The buyer is clearly in control and is dictating when, how, and what they want to buy. Even though sales roles are becoming more specialized, we believe the new balance of power requires three traits for all sales reps:
- Be Transparent. Set the proper expectations with your buyers and existing customers. You and your team must be above board and focused on delivering on your promises while resisting overreaching or overpromising to win a sale.
- Be Proactive. Proactively look for opportunities to create value. Don’t sit back and wait for the buyer to come to you, whether for a new account or existing account. If you wait, then you risk becoming a commodity that is constantly competing at dog-and-pony shows and struggling to differentiate yourself. Instead, get ahead of your peers and the commodity curve by being a first-mover. Be proactive, bring value, and help customers understand how they can create value.
- Be Fully Invested in Your Customers’ Success. This might sound obvious, but it’s not. It’s expected that sales reps will do what’s necessary to make the sale. The emphasis here is to demonstrate to your buyers that you have their best interests in mind beyond the sale. Let them know that you’re thinking about this as a long-term relationship and not a short-term sale. Whatever will make them happy will ensure their success and the likelihood that you’ll remain in good favor when the next sale opportunity or renewal comes.
The Rise of New Competencies Common across Sales Roles
In talking about this issue, my colleague Eileen Krantz has helped me to capture the impact of these changes and the consequences for sales teams and individual reps if they are to thrive as more changes inevitably occur.
Our recent work with organizations with subscription-based business models and significant dependence on inbound marketing has shown the following set of six competencies to be predictive of success. Simply put, top performers in this new environment are better at these behaviors than lower performers.
- Developing Sales Leads. Demonstrates the initiative to uncover sales opportunities; actively attracts the interest of potential customers; networks to increase contacts; stays on top of market conditions to uncover new leads; consistently follows up with leads to assess their interest in the product/service offering. You can’t sit back — you must be proactive!
- Qualifying Prospects. Uses a formula or series of questions to determine the prospect’s fit with the product; expects to sell to the majority of prospects because they are known to need the seller’s products; reacts quickly and objectively to the answers to standard probes by disqualifying the prospect or proceeding through the selling process. Be transparent with yourself — “Is there a legitimate opportunity here, or am I just dreaming?”
- Making Persuasive Presentations. Excites the customer with an enthusiastic presentation style; demonstrates value and actively promotes products and services by making an emotional appeal; holds the customer’s attention and interest by keeping the presentation content relevant; varies style to build toward a buying decision. Be able to differentiate yourself, realizing that there’s a fine line between being persuasive and embellishing.
- Committing Time and Effort to Ensure Success. Thrives on working; tends to achieve higher results in direct proportion to the time committed to work; remains focused on the goal and is not easily discouraged or distracted; uses work as an opportunity for interaction and incorporates interpersonal contacts into task accomplishment; sees work as a major source of personal satisfaction. This starts with a proactive approach that continues beyond the sale.

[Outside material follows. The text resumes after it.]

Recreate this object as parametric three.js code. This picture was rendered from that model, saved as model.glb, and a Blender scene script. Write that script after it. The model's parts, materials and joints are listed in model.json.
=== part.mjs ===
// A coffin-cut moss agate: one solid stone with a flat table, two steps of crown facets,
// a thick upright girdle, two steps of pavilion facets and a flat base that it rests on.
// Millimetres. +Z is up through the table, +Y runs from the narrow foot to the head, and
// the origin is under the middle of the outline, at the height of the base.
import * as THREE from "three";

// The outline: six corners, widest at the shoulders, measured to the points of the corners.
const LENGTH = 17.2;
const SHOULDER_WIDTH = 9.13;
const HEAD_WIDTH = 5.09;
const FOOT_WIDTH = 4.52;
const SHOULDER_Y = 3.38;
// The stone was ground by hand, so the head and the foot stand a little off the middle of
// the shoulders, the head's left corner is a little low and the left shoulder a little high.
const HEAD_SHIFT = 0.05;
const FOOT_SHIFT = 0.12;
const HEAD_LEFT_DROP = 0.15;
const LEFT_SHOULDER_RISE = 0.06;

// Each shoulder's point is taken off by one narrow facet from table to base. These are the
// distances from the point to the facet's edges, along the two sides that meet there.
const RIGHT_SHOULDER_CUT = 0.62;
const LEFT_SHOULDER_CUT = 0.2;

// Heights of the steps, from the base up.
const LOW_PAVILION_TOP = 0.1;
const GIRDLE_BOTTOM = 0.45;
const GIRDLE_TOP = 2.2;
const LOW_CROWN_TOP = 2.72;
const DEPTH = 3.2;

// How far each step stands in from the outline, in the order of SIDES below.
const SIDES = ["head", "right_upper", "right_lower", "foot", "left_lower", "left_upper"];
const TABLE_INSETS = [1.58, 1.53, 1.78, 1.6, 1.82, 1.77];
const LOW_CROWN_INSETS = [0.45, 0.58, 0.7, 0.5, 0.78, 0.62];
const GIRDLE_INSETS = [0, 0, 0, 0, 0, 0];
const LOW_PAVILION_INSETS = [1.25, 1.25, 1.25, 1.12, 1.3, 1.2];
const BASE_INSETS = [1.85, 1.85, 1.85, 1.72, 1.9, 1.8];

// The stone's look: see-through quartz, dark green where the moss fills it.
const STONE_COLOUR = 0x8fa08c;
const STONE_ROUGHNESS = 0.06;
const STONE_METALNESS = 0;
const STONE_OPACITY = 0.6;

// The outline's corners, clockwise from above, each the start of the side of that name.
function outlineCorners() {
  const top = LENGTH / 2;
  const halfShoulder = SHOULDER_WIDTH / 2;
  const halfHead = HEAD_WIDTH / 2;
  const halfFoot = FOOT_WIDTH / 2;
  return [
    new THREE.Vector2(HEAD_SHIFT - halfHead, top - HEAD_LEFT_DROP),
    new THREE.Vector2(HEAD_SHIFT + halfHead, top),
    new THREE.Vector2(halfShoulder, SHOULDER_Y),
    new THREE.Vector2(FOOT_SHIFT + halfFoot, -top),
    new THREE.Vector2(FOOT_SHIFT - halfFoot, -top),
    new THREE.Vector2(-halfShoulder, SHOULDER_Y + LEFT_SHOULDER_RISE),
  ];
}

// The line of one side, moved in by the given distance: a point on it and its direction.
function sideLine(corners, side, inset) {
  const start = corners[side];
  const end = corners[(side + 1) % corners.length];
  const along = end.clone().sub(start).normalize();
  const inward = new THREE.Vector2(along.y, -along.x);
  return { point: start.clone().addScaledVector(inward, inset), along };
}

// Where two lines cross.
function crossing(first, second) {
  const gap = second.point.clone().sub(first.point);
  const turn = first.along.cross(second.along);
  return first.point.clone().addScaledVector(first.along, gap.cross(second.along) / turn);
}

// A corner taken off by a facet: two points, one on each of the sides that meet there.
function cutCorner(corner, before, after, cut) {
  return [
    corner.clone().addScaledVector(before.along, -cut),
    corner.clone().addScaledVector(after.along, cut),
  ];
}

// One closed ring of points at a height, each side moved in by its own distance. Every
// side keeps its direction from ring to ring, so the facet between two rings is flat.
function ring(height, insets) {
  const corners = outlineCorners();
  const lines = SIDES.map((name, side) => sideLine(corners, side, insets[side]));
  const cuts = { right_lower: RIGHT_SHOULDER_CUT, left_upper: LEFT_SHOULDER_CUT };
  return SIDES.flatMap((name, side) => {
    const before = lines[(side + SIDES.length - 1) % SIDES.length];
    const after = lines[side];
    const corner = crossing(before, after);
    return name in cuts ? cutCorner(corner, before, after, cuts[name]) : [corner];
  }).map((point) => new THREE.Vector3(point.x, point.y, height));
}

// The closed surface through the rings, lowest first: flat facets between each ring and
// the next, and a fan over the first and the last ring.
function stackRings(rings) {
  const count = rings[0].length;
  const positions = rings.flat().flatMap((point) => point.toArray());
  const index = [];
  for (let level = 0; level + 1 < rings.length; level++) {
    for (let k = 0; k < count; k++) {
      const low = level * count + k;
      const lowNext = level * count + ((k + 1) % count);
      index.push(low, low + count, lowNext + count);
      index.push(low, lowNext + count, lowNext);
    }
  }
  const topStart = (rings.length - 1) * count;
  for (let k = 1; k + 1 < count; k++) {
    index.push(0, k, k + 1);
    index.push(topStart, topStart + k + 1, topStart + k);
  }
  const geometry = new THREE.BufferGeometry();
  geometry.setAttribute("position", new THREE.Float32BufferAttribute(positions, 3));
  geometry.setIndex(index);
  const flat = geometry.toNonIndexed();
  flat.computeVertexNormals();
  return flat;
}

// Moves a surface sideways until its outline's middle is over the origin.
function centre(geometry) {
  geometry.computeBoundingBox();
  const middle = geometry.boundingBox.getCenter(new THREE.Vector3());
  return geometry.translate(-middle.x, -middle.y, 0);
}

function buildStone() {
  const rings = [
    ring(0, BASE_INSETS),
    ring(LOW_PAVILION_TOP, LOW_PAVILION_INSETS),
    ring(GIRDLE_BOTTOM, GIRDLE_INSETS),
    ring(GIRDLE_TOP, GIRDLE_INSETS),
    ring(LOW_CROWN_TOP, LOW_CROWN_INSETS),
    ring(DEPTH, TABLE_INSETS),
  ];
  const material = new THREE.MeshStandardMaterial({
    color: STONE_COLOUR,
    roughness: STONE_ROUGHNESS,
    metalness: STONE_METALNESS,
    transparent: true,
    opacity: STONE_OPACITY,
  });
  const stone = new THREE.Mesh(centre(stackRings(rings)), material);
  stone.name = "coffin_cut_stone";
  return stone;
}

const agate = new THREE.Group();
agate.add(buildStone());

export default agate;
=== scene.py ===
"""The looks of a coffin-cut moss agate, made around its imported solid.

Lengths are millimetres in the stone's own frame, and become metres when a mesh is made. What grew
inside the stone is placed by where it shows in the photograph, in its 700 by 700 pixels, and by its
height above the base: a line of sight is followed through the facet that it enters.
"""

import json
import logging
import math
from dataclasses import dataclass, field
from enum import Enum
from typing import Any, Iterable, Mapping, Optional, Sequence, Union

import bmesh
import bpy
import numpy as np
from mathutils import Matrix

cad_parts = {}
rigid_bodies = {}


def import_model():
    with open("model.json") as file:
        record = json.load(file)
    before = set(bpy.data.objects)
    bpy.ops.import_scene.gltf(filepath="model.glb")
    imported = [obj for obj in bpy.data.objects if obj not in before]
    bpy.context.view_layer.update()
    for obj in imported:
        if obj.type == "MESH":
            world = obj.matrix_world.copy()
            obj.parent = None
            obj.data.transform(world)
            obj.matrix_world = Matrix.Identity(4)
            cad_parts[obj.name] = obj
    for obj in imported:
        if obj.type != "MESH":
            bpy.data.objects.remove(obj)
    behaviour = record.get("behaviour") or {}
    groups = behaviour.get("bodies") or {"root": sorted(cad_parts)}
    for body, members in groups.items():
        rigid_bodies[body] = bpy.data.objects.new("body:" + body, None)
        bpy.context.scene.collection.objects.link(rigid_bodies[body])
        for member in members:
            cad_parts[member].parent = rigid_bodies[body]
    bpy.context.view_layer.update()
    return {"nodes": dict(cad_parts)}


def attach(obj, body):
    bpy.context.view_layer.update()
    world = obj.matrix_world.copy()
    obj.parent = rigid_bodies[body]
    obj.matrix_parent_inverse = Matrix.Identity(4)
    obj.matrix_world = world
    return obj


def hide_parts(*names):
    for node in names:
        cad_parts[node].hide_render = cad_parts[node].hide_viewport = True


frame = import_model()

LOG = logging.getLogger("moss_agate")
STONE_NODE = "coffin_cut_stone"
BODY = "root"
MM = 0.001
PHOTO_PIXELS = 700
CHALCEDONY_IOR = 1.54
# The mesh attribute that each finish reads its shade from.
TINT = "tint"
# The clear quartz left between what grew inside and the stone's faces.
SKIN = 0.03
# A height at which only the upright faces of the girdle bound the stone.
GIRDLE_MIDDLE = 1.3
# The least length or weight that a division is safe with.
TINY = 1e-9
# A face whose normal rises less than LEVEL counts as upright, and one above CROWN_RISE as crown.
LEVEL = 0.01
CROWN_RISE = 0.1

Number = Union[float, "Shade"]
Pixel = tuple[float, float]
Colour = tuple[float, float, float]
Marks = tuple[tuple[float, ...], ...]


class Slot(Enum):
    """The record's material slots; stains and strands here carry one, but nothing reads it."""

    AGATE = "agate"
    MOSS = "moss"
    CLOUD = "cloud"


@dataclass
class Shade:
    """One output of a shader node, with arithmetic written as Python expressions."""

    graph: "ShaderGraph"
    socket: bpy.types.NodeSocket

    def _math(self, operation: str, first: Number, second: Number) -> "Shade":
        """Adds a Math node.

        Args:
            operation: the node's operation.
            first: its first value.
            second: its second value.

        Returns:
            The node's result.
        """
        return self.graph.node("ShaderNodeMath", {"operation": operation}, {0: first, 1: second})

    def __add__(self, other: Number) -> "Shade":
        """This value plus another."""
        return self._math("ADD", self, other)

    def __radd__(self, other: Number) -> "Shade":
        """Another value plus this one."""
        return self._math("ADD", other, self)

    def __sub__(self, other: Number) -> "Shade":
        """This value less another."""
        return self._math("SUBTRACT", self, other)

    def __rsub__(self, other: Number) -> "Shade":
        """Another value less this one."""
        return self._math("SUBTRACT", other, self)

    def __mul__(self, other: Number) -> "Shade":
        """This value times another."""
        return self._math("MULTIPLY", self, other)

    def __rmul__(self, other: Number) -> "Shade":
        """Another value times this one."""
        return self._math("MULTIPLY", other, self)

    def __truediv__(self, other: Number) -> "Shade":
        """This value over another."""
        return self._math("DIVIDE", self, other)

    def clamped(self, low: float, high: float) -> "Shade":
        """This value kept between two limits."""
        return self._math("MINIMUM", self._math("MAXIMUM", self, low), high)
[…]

- Partnering as a Customer Advocate. Understands the customer’s business, empathizes with their problems, and sets a plan to meet their needs; tirelessly focuses on building strong relationships with customers by acting on their behalf to work the seller’s internal systems to meet their requirements; sees partnering with customers as the most efficient method to reach personal sales career goals. This demands a proactive approach, as well as being fully committed to your customers’ success — by helping them stay ahead of their competition, you’ll do the same with yours.
- Adapting Approach to Different Buyer Motivations. Gathers essential information to determine the benefits customers need in order to be sold; is willing to adjust sales approach to fit different buyer motivations; influences or persuades others by determining how the other individual can benefit and then communicates those advantages. Being objective and transparent is essential.
By comparison, the previous success models for hunters vs. farmers are shown below:
A comparison of the former hunter and farmer models shows that hunters were generally more opportunistic and proactive and farmers were more service-oriented and responsive. But we’re now seeing competencies that are common to both hunters and farmers that are becoming more common across various sales roles despite the fact that those roles are different. In essence, they are more proactively customer-focused.
While it is still necessary to pursue and win the business and then effectively service the account, it is not sufficient. Sales professionals in this marketplace of educated and proactive buyers must be advisors and advocates who can create and shape opportunities to add value to their customers’ businesses. They must then be able to leverage those successes and lessons learned to develop new business while maintaining and expanding business within their existing accounts.
Do your sales reps possess the right competencies to be as effective as possible in bringing in new business and nurturing existing clients? Help them to adapt and identify which ones won’t make the transition. This gives your sales strategy a clear direction and provides guidance for your sales training efforts, as well as coaching and mentoring objectives for your managers.